There are roughly 4.5 million registered Democrats in Florida. In 2020, the last time Democrats voted in a primary for president, about 1.7 million voters participated, with 38% casting a ballot for Biden’s opponents.

Florida is expected to award 250 delegates to the winner of the Democratic primary on March 19. Republicans will go to the polls that day to vote for their preferred presidential candidate.

But the Democratic party says the decision was made weeks ago, and its hands are tied. The deadline for the party to submit its candidate list to the Florida Secretary of State’s office was Nov. 30. Under state law, if a political party lists only one presidential candidate, that person will be declared the automatic winner of the primary and no vote will be held.

The party chose its roster of candidates at a meeting of its state executive committee in October — a decision that went under the radar.

Eden Giagnorio, the Florida Democratic Party’s communications director, said that Biden was the only candidate nominated for the ballot and was consequently the only one whose name was submitted to the Secretary of State’s Office.

She said that the process by which the party determines which names to submit for the primary ballot was routine and had been made available on the party’s website months ago.

“It was posted for months. It wasn’t a secret. There was no conspiracy,” Giagnorio said. “They didn’t get any votes. It’s not our responsibility to whip for them.

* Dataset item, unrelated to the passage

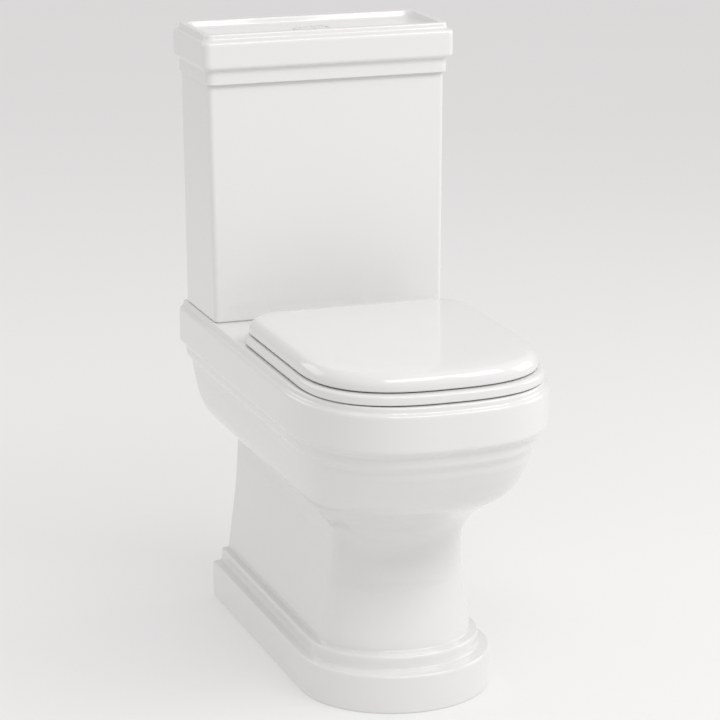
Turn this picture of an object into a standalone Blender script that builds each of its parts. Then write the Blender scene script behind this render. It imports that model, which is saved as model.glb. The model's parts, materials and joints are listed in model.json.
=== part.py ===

The party’s delegate selection plan, however, doesn’t give candidates a deadline to ask the party to be placed on the ballot. Phillips’ campaign said that it first sent the Florida Democratic Party two letters on Nov. 7 providing the party with points of contact for his campaign and expressing his interest in participating in the primary.

A spokesperson for his campaign said that Phillips’ team didn’t hear back from the Florida Democratic Party “for quite some time.” It wasn’t until Nov. 22 that the party confirmed that it was in contact with Phillips’ campaign, the spokesperson said.

Giagnorio disputed that timeline, saying that the party didn’t hear from Phillips’ campaign until the day before Thanksgiving. It wasn’t until two days before the Nov. 30 deadline that party leadership was made aware that Phillips wanted his name submitted for the ballot, she said. By then, there wasn’t enough time to give the state executive committee the required 10 days notice to hold a vote, Giagnorio said.

She also said that the Democratic National Committee had reached out to Phillips’ campaign weeks ago to offer help on the state party processes, but the campaign did not take up the offer.

Phillips, Williamson and Uygur have cast the Florida Democratic Party’s decision as an anti-democratic maneuver to coronate Biden as the 2024 nominee.

“I’m running for president because I believe in the value of democratic choice,” Phillips said in a statement. “It is absolutely appalling to see that an element of my party, the Florida Democratic Party, has decided to throw away the fundamentals of American government. We need to repair our Democracy, not erode it.”

But Giagnorio reiterated that the party was simply following the rules.

“I think what would be anti-democratic would be us bending the rules for latecomers,” she said.